Intervention de Jean-Louis Tourenne

Commission des affaires sociales — Réunion du 6 décembre 2017 à 9h00
Projet de loi ratifiant diverses ordonnances pour le renforcement du dialogue social — Table ronde des organisations patronales

Photo de Jean-Louis TourenneJean-Louis Tourenne :

Je souhaite tout d'abord remercier les représentants des organisations patronales pour les réponses qu'ils nous apportent. Certes, toutes ne me satisfont pas mais je salue le fait que vous ne cherchez pas à éluder les questions que nous vous posons.

Vous semblez nous décrire un monde merveilleux du dialogue social, où tout le monde se fait confiance. Or, s'il a fallu un code du travail, qui s'est construit au fil des années avec difficulté, c'est pour éviter les abus.

Je partage avec vous le fait qu'il faille attendre de voir les premiers effets d'une expérimentation avant de s'interroger sur un éventuel changement.
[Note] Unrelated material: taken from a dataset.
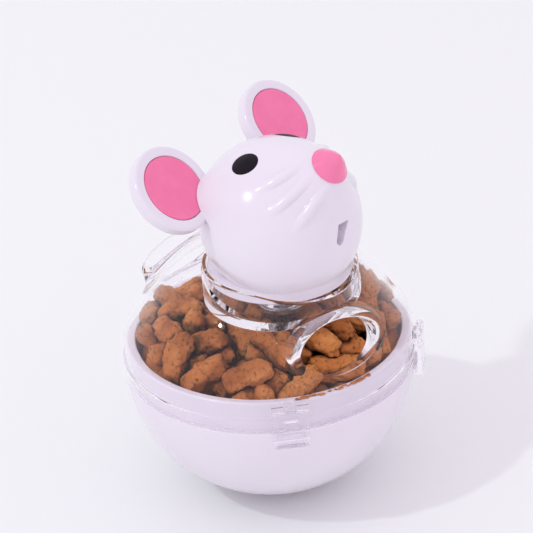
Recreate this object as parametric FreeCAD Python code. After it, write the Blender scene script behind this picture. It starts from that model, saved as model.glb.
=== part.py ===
import FreeCAD, Part
import math
import os

# Cat treat tumbler, an assembly of separate pieces.  All lengths in millimetres.
# Origin: the middle of the bowl's flat foot.  +Z is up.  The mouse looks towards -Y.
# An azimuth is counted from -Y towards +X, in degrees.

V = FreeCAD.Vector
UP = V(0, 0, 1)

# bowl
BOWL_R = 39.9
BOWL_CENTRE_Z = 39.5
BOWL_INNER_R = 37.8
LEDGE_Z = 37.9
RIM_OUTER_R = 38.1
RIM_INNER_R = 35.9
RIM_TOP_Z = 46.4
RIM_ROOT_R = 35.6
PAD_Z = 4.0
SOCKET_INNER_R = 16.0
SOCKET_OUTER_R = 17.6
SOCKET_TOP_Z = 9.0
BOSS_CIRCLE_R = 23.0
BOSS_R = 3.2
BOSS_AZIMUTHS = (30.0, 150.0, 270.0)

# weight and the floor over it
WEIGHT_R = 15.6
WEIGHT_FOOT_R = 12.6
WEIGHT_TOP_Z = 13.4
FLOOR_Z = 17.0
FLOOR_T = 1.8
FLOOR_SCREW_R = 1.25
FLOOR_SCREW_LENGTH = 7.0

# cover
SKIRT_Z = 38.2
SKIRT_R = 40.0
SKIRT_STEP_Z = 41.9
BAND_R = 39.5
SKIRT_BORE_R = 38.4
CONE_R = 29.4
CONE_Z = 62.0
CONE_SLOPE = 0.74
CROWN_TANGENT_R = 31.8
COVER_WALL = 1.6
SHOULDER_R = 6.0
COLLAR_AZIMUTH = -20.6
COLLAR_OFFSET = 8.0
COLLAR_OUTER_R = 20.8
COLLAR_INNER_R = 19.6
COLLAR_TOP_Z = 71.5
WEB_Z = 61.0
WEB_TOP_Z = 62.5
HUB_R = 6.4
HUB_Z = 58.5
PIVOT_BORE_R = 4.0

# outlets: middle of the lip's plane, tilt of its normal, half axes
OUTLET_AZIMUTHS = (-21.4, 169.4)
OUTLET_RHO = 35.7
OUTLET_Z = 57.9
OUTLET_TILT = 17.0
OUTLET_HOLE = (11.6, 6.5)
OUTLET_LIP = (14.0, 7.9)
OUTLET_FOOT = (16.6, 9.4)
OUTLET_FOOT_DEPTH = 10.0
OUTLET_LIP_ROUND = 0.7

# clips
LATCHES = (("front", -46.5), ("side", 28.1), ("rear", 170.8))
LATCH_W = 9.6
PIN_RHO = 41.0
PIN_Z = 45.8
PIN_R = 0.6
KNUCKLE_R = 1.2
LUG_W = 3.0
STRAP_RHO = 41.0
STRAP_T = 1.1
LATCH_FOOT_Z = 34.8
WINDOW_Z = 42.2
CATCH_W = 7.6
CATCH_R = 40.7
CATCH_Z = (36.2, 37.5)

# head: a ball with a snout, face axis pitched up
HEAD_Z = 83.0
HEAD_R = 22.4
HEAD_INNER_R = 20.6
HEAD_PITCH = 42.0
SNOUT_PITCH = 49.0
HEAD_SPLIT = 0.1
HEAD_FOOT_Z = 62.9
NOSE_SEAT = 26.6
NOSE_SEAT_R = 4.9
NOSE_TIP = 32.2
NOSE_TIP_R = 2.5
EAR_DISTANCE = 31.9
EAR_ANGLE = 46.9
EAR_R = 11.95
EAR_T = 4.4
EAR_PAD_R = 8.95
EAR_ROOT_R = 24.5
EYE_POS = (9.3, 16.2, 11.6)
EYE_R = 3.65
MOUTH_FLOOR = 19.2
JOURNAL_R = 3.93
JOURNAL_END_Z = 58.2
WASHER_R = 7.0
WASHER_T = 1.0


def direction(azimuth):
    """Unit vector in plan for an azimuth counted from -Y towards +X."""
    a = math.radians(azimuth)
    return V(math.sin(a), -math.cos(a), 0)


NECK = direction(COLLAR_AZIMUTH) * COLLAR_OFFSET
HEAD_CENTRE = V(NECK.x, NECK.y, HEAD_Z)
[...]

Toutefois, vous ne pouvez pas, d'une part, nous affirmer qu'on ne peut pas en permanence changer les règles du jeu, et d'autre part, le faire quand elles ne vous conviennent pas. Je pense notamment à certaines dispositions de la loi « El Khomri » que vous souhaitez déjà modifier.

En ce qui concerne le plafonnement des indemnités prud'homales, vous évoquez le seul argument que j'ai véritablement entendu justifiant ce dernier, selon lequel les indemnités pouvaient varier de un à quatre. Pouvez-vous nous donner des exemples concrets ? En effet, l'un des principes de la justice française est l'individualisation des décisions. À chaque situation propre doit répondre une juste réparation. Or, y a-t-il deux cas identiques où les indemnisations auraient connu un tel écart ? Un certain nombre de simulations ont été faites concernant le dispositif présenté et démontrent au contraire que certaines personnes, qui ont été indemnisées à un niveau particulier, recevraient trois à quatre fois moins. Si vous avez subi un dommage ou un préjudice, il est normal qu'il y ait une réparation.

Je ne partage pas non plus votre vision angélique sur les partenaires sociaux. D'ailleurs, une récente émission télévisée a montré que les choses ne sont pas toujours aussi paradisiaques. Certes, les deux entreprises avaient été spécifiquement choisies. Mais dans le dialogue social, il est important qu'il y ait un rapport de force permettant une véritable négociation. S'il y a un asservissement de l'un par rapport à l'autre, il n'y a pas de négociation.

Je m'interroge également sur la priorité accordée à priorité de réembauche d'un ancien bénéficiaire d'un contrat de chantier. Celle-ci se fera-t-elle sous la forme d'un autre contrat de chantier ? Pour moi, ces contrats sont une forme dévoyée du CDI : c'est un contrat qui dure le temps du chantier mais qui ne permet pas au salarié de bénéficier de la prime de précarité.

Vous avez également évoqué la difficulté de répondre au besoin de compétences des entreprises. L'une des raisons n'est-elle pas les allègements de charges consentis essentiellement sur les bas salaires ? Ces derniers n'apportent-ils pas un nivellement par le bas des compétences à l'intérieur de l'entreprise, dans la mesure où l'employeur risque de recruter en priorité des personnes répondant à un salaire permettant des exonérations les plus élevées possible ? Cela n'a-t-il pas eu un impact sur la possibilité d'innover, de se convertir ou de conquérir de nouveaux marchés ?

Enfin, vous nous avez dit que les salaires ont évolué comme le capital, en part de valeur ajoutée. Certes, mais en données brutes, le fruit du travail a évolué moins vite que le fruit du capital.